Il Corriere della Sera Lunedì, 4 agosto 1997
Gianluca Di Feo,
«La commissione giustizia e spesso l'intero Parlamento sono lontanissimi dalle polemiche che divampano sui giornali: non c'è quello scontro politico che dall'esterno sembra caratterizzare le questioni della giustizia. Ma non so se da settembre sarà la stessa cosa».
Quella che descrive Giuliano Pisapia sembra un'età dell'oro: una commissione giustizia dove deputati di partiti differenti si confrontano su problemi concreti con serenità e riescono a trovare soluzioni equilibrate ai gravi problemi della giustizia civile e penale. Una utopia, rispetto alla violenza che sembra animare i dibattiti in materia. «Per un anno abbiamo lavorato in un modo ideale», dice Giuliano Pisapia, «lo testimoniano i numerosi provvedimenti che abbiamo varato».
Ci può spiegare la vostra formula magica?
«La commissione è composta per lo più di esperti, avvocati e magistrati, provenienti da esperienze e regioni diverse. Ma siamo sempre riusciti a dialogare e risolvere questioni che da decenni sembravano destinate a rimanere lettera morta».

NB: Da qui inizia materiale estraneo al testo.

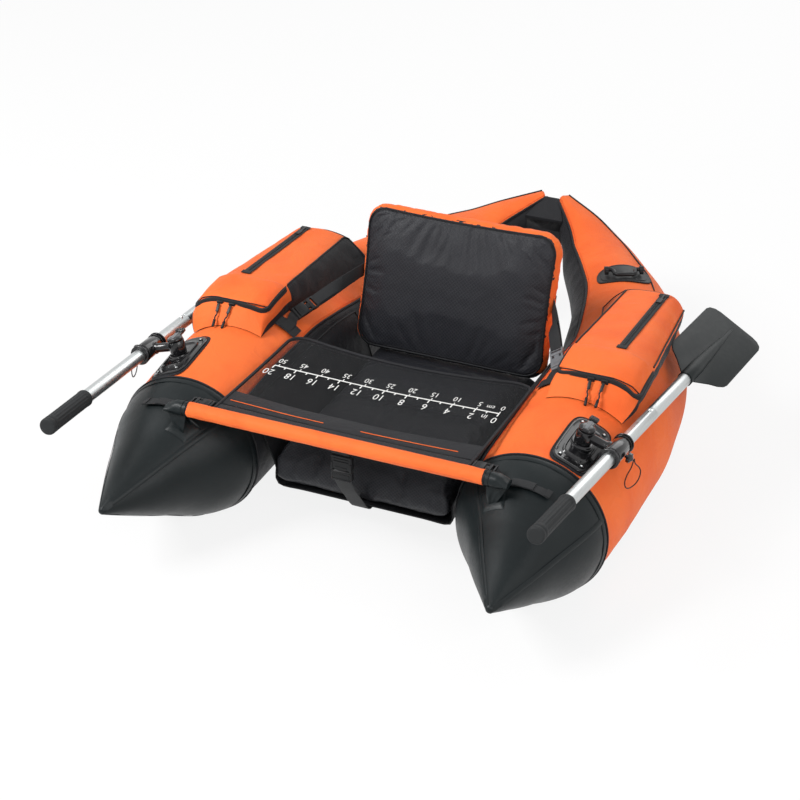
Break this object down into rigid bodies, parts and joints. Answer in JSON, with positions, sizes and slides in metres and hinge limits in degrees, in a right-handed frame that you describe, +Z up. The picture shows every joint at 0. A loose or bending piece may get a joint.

Il segreto sarebbe quello di lasciare la giustizia nelle mani dei tecnici?
«Non sempre. Ci sono grandi temi su cui il confronto in aula è fondamentale. Poi purtroppo il tema della giustizia è stato strumentalizzato per fini che nulla hanno a che fare con la giustizia. Ma questo in commissione finora non è mai avvenuto».
Ma sull'indulto ci sono state polemiche?
«Quel provvedimento avevamo il dovere istituzionale di esaminarlo in quanto vi erano cinque proposte di legge di gruppi diversi, più o meno dello stesso tenore. Ora sarà il Parlamento a decidere i tempi dell'esame in aula».
In ogni caso ci sono state perlomeno tensioni sui temi della giustizia...
«La virulenza dei toni non ci ha certo aiutato. L'attività parlamentare è stata costantemente bersagliata: ci hanno diviso in "garantisti" e "giustizialisti", secondo una geografia politica abbastanza confusa... Lo ripeto, noi abbiamo vissuto in un clima diverso. Salvo poi provare delusione per come il frutto del nostro lavoro veniva talvolta trattato dai mass media».
In che occasione?
«Quando la Camera dei deputati ha approvato la depenalizzazione dei reati minori, che non significa affatto impunità ma una immediata sanzione amministrativa più celere ed efficace che lunghi processi destinati a finire in prescrizione. Ebbene, ben pochi hanno sottolineato l'importanza di questo provvedimento, che era richiesto a gran voce da tutti gli operatori del diritto, e che è uno strumento fondamentale per permettere alla magistratura di intervenire più celermente e più incisivamente nei confronti dei reati più gravi, o che creano un reale allarme sociale. Per giorni e giorni invece s'è parlato solo di un emendamento, peraltro respinto, che prevedeva la depenalizzazione del finanziamento illecito dei partiti».
Ma non sarà che si è creato un distacco tra la Commissione, le Camere e la gente? Voi discutete di garantismo mentre a dominare le elezioni comunali è stato il tema dell'ordine pubblico...
«Non credo. Abbiamo operato per approvare riforme per rendere più efficace anche la lotta alla criminalità. Basta pensare alle nuove norme antiracket, a quelle che permetteranno il sequestro dei beni dei boss mafiosi, agli incentivi per i magistrati che si trasferiscono nelle sedi disagiate e alle videoconferenze che porranno fine al "turismo giudiziario" dei boss mafiosi. Vi sono poi altre leggi, già approvate, di cui si è parlato troppo poco...».
Ad esempio?
«Le sezioni stralcio per i giudizi civili. Oggi prima di chiudere una causa passano una decina di anni: a Milano le udienze vengono rinviate al 2001. Invece verranno assunti mille tra avvocati, ex magistrati e docenti universitari con il compito di smaltire le pratiche arretrate. Si tratta di due milioni di fascicoli, che interessano almeno sei milioni di persone. Non ci sono alternative: o si trovano soluzioni eque e garantiste oppure la giustizia non uscirà dalla situazione di bancarotta in cui si trova».